April 24, 1915. It was the day that didn’t see dawn, a night filled with fear, confusion, and deep sorrow. Wives and daughters wept as husbands and fathers were dragged into the night, most never to be seen again. The writers, the wealthy merchants, the politicians and the common intellectuals were herded like animals, awaiting their slaughter. Priests were not spared in this roundup. Neither were those who had befriended the Young Turk triumvirate. The head was chopped off mercilessly, leaving the body to flounder. The arms came next, the brute strength harnessed within the young males of the nation. Without arms to defend with and a logical path to follow, the helpless remainder of the battered body fell against the onslaught of hunger, thirst, disease, defilation and exhaustion. April 24 was the beginning of the end for many, stretching into years of torture, famine and putrid death.
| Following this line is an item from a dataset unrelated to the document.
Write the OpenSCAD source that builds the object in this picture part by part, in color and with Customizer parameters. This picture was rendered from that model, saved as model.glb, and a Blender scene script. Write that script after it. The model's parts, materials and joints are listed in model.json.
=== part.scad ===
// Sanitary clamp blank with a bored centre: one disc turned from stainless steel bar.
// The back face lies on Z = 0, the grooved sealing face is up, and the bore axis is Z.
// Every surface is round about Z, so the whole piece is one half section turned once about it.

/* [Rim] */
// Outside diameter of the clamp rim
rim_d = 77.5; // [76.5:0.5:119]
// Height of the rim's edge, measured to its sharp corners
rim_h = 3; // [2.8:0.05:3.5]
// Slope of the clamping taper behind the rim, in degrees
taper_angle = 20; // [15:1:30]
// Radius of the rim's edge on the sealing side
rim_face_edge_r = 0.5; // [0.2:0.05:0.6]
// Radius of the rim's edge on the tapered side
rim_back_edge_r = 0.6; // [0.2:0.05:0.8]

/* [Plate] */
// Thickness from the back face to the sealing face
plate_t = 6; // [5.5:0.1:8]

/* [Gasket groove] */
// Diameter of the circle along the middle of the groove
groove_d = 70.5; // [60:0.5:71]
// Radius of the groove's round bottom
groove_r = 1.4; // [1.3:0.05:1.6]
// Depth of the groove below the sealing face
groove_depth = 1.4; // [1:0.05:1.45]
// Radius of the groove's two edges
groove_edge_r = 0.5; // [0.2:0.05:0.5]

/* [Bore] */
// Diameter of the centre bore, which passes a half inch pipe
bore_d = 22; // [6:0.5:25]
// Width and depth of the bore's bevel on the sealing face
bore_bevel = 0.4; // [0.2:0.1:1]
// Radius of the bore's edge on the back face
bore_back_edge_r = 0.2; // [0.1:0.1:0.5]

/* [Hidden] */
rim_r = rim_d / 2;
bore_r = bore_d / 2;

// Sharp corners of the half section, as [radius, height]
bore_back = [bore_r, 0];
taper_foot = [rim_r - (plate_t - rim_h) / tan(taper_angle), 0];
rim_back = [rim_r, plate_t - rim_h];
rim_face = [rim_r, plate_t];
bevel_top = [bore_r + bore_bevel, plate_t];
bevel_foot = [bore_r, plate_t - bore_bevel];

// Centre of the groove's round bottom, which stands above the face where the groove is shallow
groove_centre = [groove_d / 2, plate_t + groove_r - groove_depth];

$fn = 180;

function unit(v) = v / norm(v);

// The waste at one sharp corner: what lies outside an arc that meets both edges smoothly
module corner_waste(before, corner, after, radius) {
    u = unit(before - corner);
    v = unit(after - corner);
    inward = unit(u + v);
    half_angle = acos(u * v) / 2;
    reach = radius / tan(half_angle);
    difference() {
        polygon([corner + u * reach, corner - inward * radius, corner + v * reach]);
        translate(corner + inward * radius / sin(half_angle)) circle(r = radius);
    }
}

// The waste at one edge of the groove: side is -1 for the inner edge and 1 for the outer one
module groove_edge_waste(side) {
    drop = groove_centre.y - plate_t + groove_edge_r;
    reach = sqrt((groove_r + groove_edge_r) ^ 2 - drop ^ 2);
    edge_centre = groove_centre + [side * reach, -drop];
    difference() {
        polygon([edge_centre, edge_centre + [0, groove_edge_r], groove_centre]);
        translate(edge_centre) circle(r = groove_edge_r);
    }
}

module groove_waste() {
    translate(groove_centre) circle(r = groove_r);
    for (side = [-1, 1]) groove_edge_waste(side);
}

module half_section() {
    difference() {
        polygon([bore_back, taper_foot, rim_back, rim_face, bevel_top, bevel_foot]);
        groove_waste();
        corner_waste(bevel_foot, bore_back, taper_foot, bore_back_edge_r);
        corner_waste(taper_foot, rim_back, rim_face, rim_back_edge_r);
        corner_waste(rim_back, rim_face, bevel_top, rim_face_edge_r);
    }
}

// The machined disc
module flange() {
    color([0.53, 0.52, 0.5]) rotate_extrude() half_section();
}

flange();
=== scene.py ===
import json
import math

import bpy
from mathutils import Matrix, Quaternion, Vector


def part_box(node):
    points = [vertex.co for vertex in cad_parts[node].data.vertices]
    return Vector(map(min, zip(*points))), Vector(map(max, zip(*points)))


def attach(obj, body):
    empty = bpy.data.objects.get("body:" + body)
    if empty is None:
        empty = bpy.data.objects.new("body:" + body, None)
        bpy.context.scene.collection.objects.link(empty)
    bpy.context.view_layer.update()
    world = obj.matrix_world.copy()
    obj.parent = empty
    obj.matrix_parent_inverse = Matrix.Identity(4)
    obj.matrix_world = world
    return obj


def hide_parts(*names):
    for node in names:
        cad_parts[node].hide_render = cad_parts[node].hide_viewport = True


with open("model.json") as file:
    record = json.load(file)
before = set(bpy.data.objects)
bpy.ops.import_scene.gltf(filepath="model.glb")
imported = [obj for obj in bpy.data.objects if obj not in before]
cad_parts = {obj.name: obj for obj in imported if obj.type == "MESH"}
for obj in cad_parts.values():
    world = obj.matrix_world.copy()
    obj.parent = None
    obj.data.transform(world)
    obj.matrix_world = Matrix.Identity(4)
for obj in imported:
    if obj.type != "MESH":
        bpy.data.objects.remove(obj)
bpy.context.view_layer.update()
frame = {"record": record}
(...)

Amidst the deafening roar of cannons and gunfire, the turmoil that swept across the world and drowned the innocent in seas of blood, the Armenian howls for help and cries of agony fell on deaf ears until too late. Few were brave enough to stand up and try to end the injustice, fewer managed to gather invaluable evidence of the savage acts that turned a once thriving community into forgotten ashes, and those pieces that survived would become the core of all that we identify with.

 

To be an Armenian in the diaspora is to live and breathe the genocide. The memories of the atrocities are passed down from the old generation to the next, in the hope that their children may live to see justice rendered. Nearly each one of us has a unique story of survival, a novel of epic proportions with repeated themes and unimaginable scenes. Some have known those who were marked with tattoos, a symbol of slavery in such grotesque forms. Others have had to live with cold and empty shells of the once vibrant individuals in their families. The pain that’s relived within each generation is a flame that is fueled by an eternal source, forcing the heart to beat and the will to survive to take root. Our identities are shaped by our genocide and finished with a layer of sheer fortitude. For every hint of uttered denial, we respond with a rebellious stubbornness that astonishes even ourselves. However, more than the actual genocide, it’s the denial that truly creates our wayward identity. To have a rather intelligent individual stare into your eyes and refuse to accept that your family suffered insurmountable losses due to inhumane atrocities is infuriating and deplorable. To have the sheer magnitude of what occurred ridiculed and presented as simply the banality of warfare is despicably unacceptable.

 

Music, dance, traditions and our exquisite cuisine may define us as Armenians as a whole, but when it comes to truly understanding our identity in the present age, we must look into the shattered mirrors salvaged by our genocide survivors and try to piece together what is reflected back to us. The genocide stole from us more than just our land and our lives. The denial today continues to rip from our grasp the dignity that truth has to offer, the small amount of solace respecting all that we have lost would grant us. We are Armenians, the surviving children of an ongoing genocide.